There’s a meat and a non-meat pasta dish each day at £6 or £10. A tenner gets you enough to take some home in a box. Our penne with a long-simmered sauce of ground-down Italian sausages is the star. All other mains come with the same sides: crisp, nutty rosemary-roasted new potatoes, a handful of properly sautéed mushrooms that are golden and brown in all the right places, a bit of salad. Roasted beetroots of many colours are vegetables taken seriously. A steak tagliata doesn’t quite match its description. The dish requires the steak to be sliced up – tagliata means to cut – but here it’s served as one flat, minute steak. Still, it’s well cooked and pelted generously with cracked pepper, which always makes me happy. We have a hefty slice of lemon drizzle cake from the local Blackbird Bakery, because the job demands it, not because we are hungry.

When I first heard about Festa sul Prato, via email, it was described to me as an exemplar of “how to navigate the choppy gentrification-by-food water with grace and aplomb”, and I think that’s right.

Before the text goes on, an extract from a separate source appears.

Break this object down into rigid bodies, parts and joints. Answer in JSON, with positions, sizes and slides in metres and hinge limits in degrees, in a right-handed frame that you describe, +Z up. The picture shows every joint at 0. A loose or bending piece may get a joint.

Good parks should come complete with cafés priced within reach for as many as possible, which is what this is. It also happens to be a hell of a lot more.

News bites

Buon Apps in Otley, West Yorkshire, serves a similar purpose to Festa Sul Prato. It’s a sturdy, reliable Italian, which can both feed those looking to linger and those needing a quick lunch. Plus, being by a river, there’s a pleasing outdoor area. Nothing about the menu – pasta, pizzas, some big-fisted mains – will prove hugely surprising, but they do it all very well (buonappsotley.co.uk).

Wolseley owners Corbin & King have launched an initiative to increase the number of people aged over 50 employed by their expanding group of restaurants. ‘Around 30% of the UK workforce is now aged 50 or over, yet this is not reflected in hotels and catering,’ says co-founder Jeremy King, describing it as a ‘missed opportunity’. Currently just 65 of their 900 employees are over 50.

More details have emerged about ex-Noma chef Simon Martin’s forthcoming restaurant Mana, in Manchester’s Ancoats. He’s planning to serve a 16-course tasting menu in 1 hour and 45 minutes. That’s one course every six and half minutes. Gulp.